I would like to close my speech with one anecdote—a true one. At a seminar held for a group of academics I was invited to give a talk on THINKING. I recall preparing 10 slides for the occasion but the first slide is the most important. I said I would present the rest of the slides provided we got over the first one.  Well, we were stuck at the first slide until the end of the session!!

What was that first slide about? It reads “TEACH NOTHING ELSE BUT THINKING”.  I can still recall the lecture hall went silent for nearly a minute. I paced up and down, not saying anything. I was waiting for a reaction. The silence was deafening. Finally a participant tentatively raised his hand and said, "Surely you are not serious about this idea". I said I was dead serious about the proposition. This remark triggered muted murmurs which later grew into high pitch.

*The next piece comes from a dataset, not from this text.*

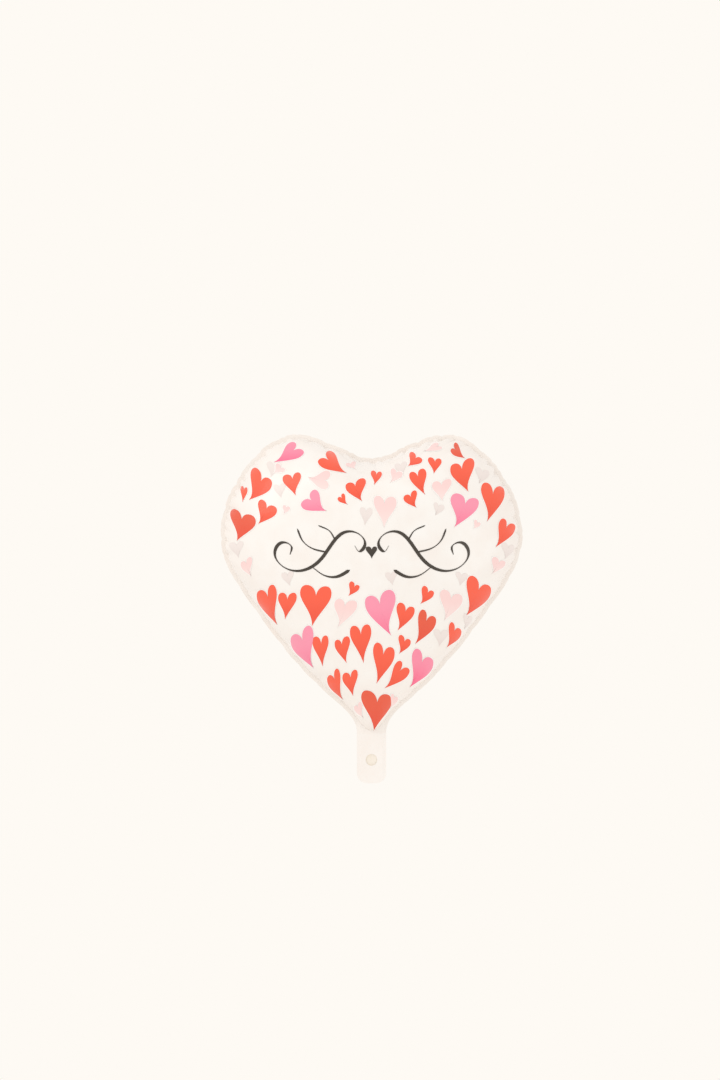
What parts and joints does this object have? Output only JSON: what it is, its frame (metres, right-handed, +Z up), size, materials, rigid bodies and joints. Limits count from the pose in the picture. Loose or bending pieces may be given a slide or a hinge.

A barrage of questions then followed. "If we teach thinking, what about the subject matter like engineering, economic, accountancy". Another agitated participant stood up and tried a Kissinger type of negotiation, "OK, we recognize thinking is important, how about 30% thinking, 70% subject matter". The discussion then took on a bargaining mode, for which Malaysians are famous, "How about 40% thinking". Then another, "How about 50:50 that’s my final offer". To all these I said, "No! Thinking must be 100%. It must be total".

The lecture ended in a deadlock!!  It was the first time in my career that I got to present only one slide!!  As I was packing to leave the seminar room, a participant asked me, "Please tell us why you propose “teach thinking only". To which I replied, "That’s for you to think".

No one was pleased with that remark. There was a saving grace, though. A week after the lecture one of the participants posted a blog on the seminar. Upon reading the blog I felt a measure of vindication.


If you want to know about the matter read the blog. Well, as teachers what do you think? TEACH NOTHING ELSE BUT THINKING.